A key feature we are using is that FireBrick SIP works with IPv6 perfectly, as you would expect.

It also avoids all sorts of issues with switching the audio feed. Previously we passed on all SDP renegotiations end to end, but this caused issues as it meant changes at the RTP level in terms of sequence and source ID, and timing, as well as IP and port and some race conditions. This sometimes broke things. The FireBrick generates the audio stream with one source ID and sequence regardless, handling changes, call transfer, re-invites, and even tone generation seamlessly as one output stream. We should not have to go to such extremes but doing so creates the most reliable calls. It also means, importantly, that we can see a loss of media as we are always in the media path allowing calls to close when no BYE is received (kit reboots, stuff disconnects, etc) and so not incorrectly billing calls.

The FireBrick also does recording. It allows a call leg to be tee'd off to a separate SIP connection which can be a simple SIP endpoint (like asterisk), but if the endpoint claims to handle stereo a-law then the tee'd off call puts each side of the call on a separate channel of a stereo call. We have a simple linux endpoint that does that and emails the calls, and we are basing our A&A call recording on that.

Most of the work on the A&A side is RADIUS server based. The FireBrick allows all calls, registrations, and so on, to be validated by RADIUS. This allows a pool of servers to handle call routing based on our database back end, and to handle the call logging and billing.

One of the key things, on re-reading the RFCs, is a new way to handle scaling of the service. The RFCs describe a really useful concept of a redirect server. The idea is that registrations and calls go to that server which does not really do calls at all - it just responds with 302 redirect messages telling the caller where to connect to. This means we can share the customers between servers, and take servers out for maintenance and so on.

Sadly we have, again, been thwarted. Whilst the SNOM phones we tested have no issue with this plan it seems a lot of SIP devices get confused and assume the 302 response is an error and give up, or pop up a "retry" box. The carriers that handle our inbound calls also don't like 302's. So yet again a key part of SIP design that would allow elegant scaling and redundancy is screwed. Why do I even bother? FFS.

So now we are testing using DNS changes to manage pools of registration servers. At least we can have pools of RADIUS servers, and call recording servers and so on as they are no longer in the SIP proxy path.

But we are having fun doing SIP/NAT testing. We want to see if the FireBrick code can work where there is NAT. We have done some testing today using the Technicolor routers we ship as standard on Home::1 lines. To our surprise the ALG in the Technicolor is not bad, and means our end does not see anything odd or NATty. It kind of "just works" which was a slight surprise. We have tested against SNOM and Gigaset kit so far.

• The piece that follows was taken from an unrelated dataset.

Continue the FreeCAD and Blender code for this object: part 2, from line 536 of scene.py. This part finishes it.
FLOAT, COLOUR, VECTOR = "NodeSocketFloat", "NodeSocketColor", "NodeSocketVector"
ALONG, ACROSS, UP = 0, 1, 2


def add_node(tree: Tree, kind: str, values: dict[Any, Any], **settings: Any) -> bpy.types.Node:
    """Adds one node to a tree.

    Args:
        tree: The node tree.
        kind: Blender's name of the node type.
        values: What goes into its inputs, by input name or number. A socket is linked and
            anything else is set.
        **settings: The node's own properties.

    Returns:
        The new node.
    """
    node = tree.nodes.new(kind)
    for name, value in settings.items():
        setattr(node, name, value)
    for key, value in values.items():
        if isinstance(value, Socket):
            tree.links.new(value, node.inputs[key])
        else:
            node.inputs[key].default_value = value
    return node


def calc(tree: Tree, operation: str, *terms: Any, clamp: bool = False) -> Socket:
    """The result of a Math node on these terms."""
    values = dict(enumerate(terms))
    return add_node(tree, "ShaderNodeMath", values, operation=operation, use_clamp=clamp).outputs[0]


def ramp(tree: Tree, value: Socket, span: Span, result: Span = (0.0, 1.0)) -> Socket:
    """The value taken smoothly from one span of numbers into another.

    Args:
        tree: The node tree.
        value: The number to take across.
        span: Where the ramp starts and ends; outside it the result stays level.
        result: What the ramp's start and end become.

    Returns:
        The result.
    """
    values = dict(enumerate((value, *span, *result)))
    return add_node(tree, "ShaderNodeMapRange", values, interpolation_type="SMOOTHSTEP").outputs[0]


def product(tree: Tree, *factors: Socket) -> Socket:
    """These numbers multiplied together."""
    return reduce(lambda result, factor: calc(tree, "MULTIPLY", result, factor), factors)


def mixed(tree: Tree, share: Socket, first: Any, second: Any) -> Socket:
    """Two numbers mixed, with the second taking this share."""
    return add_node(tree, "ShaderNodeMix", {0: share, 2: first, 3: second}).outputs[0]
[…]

We'll be testing with non-ALG NAT devices soon to see if we can make them work. When we are happy with all of the testing we can move customers over to the new service which will be more scalable and reliable.

Regression testing


  1. I have always been curious how SIP is *supposed* to work WRT endpoints vanishing in the middle of a call (and therefore not sending a BYE). Under Asterisk I've certainly noticed the occasional call that claims to still be ongoing even though both endpoints went away hours before. My understanding is that the SIP proxy doesn't poll the client to ask if the call is still in progress, so its relying entirely on the endpoints not vanishing mid-call. I've also had occasional issues with my POTS<->SIP gateway not hanging up the call in the event the handset crashes, which is a problem when calling a POTS line since POTS doesn't allow the callee to hangup the line!

    Also I note that under Asterisk, some of my handsets very occasionally fail to ring, which I presume is down to a loss of the SIP packet (although this should be resent?!).

    One problem I've noticed with Asterisk being an endpoint rather than a proxy, is that media isn't renegotiated - for example, Asterisk will negotiate a video stream with the caller before connecting to the callee, and that video stream will remain in place even when its discovered that the callee doesn't support video (asterisk just bitbuckets the video stream, which means lots of wasted bandwidth that could be avoided). I presume though that this is just an artifact of Asterisk's implementation rather than an inherent problem of being an endpoint rather than a proxy?

    1. Indeed. What the FireBrick does is spots the media stop, as it is always in the path, and then does "poll" the endpoint with a re-invite so as to check. It is valid for media to stop when on hold, for example, so this approach allows that as long as the end point still answers the re-invites. Also, we only negotiate a-law audio so we can always join the calls up - it is a deliberate restriction which means it works the same as the PSTN but again makes for reliability.

    2. Can you not renegotiate the codec once the call has started? (I would've expected that to be do-able with a reinvite?)

    3. Yes, and indeed, the linux based system does that, but it is nothing like as "clean" in the way or working and has all sorts of problems of its own. This is the lowest common format but the result is "just works", and is good call quality too.

  2. Would you like a Cisco 7960 to add to your collection?